What you lose: Governance theater. If your board needs someone to blame and wants a 200-slide deck explaining why, this isn't it. You also lose the enterprise safety net. These are smaller firms. Execution risk is real. You need to evaluate them more carefully.
Right for: Mid-market companies that need to ship AI into production in weeks, not months. Teams that can move fast and iterate. AI development sprints.
The firm that works for a Fortune 500 is the opposite of the firm that works for a startup. Pick based on what you need to ship, not the rankings.
What ranking lists get wrong.
Generic rankings optimize for scale, not fit. They measure: How big is the firm? How much revenue? How many analysts know about it? Those metrics tell you nothing about whether the firm can execute for your specific problem, your timeline, and your budget.
Gartner's quadrant has Accenture in the leader box. That's true if you're a Fortune 500 bank. It's not true if you're a SaaS company building a chat agent. The Big 4 will ask for a 6-month discovery phase. The AI-native agency will have a working prototype in week one. Which is "better"? Depends entirely on what you need.
Rankings also hide the actual cost structure. A Big 4 engagement that looks like "$500K" often becomes $1.5M because scope creeps and extensions are baked into the model. A $10K-per-week AI agency costs exactly that; if you don't need the team the following week, you stop paying. The math is completely different.
The 4 signals of a good AI consulting engagement.
Forget rankings. Look for these signals instead, regardless of firm archetype:
Signal 1: They ask hard questions about your constraints. Good consultants don't take the brief at face value. They ask: What's your timeline? What's your budget? What's your risk tolerance? What systems exist today that we can't break? Bad consultants hear "build an AI system" and start drawing architecture diagrams. Good ones probe until they understand the real problem.
Signal 2: They own the outcome, not just the deliverable. Bad consultants deliver a document or a code repo and walk. Good consultants live in your Slack. They debug in production. They iterate with your team. They stay until it works. Payment might be time-based, but accountability is outcome-based.
Signal 3: They have a working prototype before you've signed the contract. Or within the first week. If they're talking strategy for six months before any actual work ships, they're not moving fast. The best consultants show you what works in code, not in slides.
Signal 4: They tell you what they won't do. Good consultants have constraints. "We don't do strategy-only engagements." "We don't work with clients that need board-level governance frameworks." "We only take projects we can ship in under 12 weeks." That's not weakness.
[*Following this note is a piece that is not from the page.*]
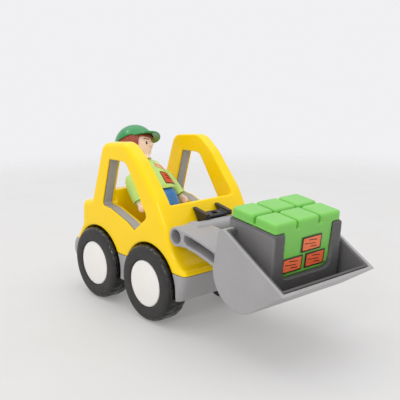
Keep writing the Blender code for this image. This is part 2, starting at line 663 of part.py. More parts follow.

That's clarity. It means they're optimized for a specific type of work and honest about their model.
Which archetype fits your situation?
Are you a Fortune 500 company with a multi-year transformation budget? Big 4 strategy arms exist for you. They'll give you the governance and the cover story you need.
Are you building a specialized model in computer vision or NLP? Boutique specialists will move faster and deeper than anyone else.
Do you have a well-scoped feature and need to scale a team quickly? Offshore dev shops are the right tool. Use them as a force multiplier for your existing team, not as a decision maker.
Are you a mid-market company that needs to ship an AI product to production in weeks, not months? That's the AI-native agency play. Look for teams that ship code, not strategy decks. Small, opinionated, moving fast. Own the outcome. Iterate with you. That's the model.
The ranking you should care about isn't Gartner's. It's whether this firm can ship what you need, when you need it, within the constraints you actually have.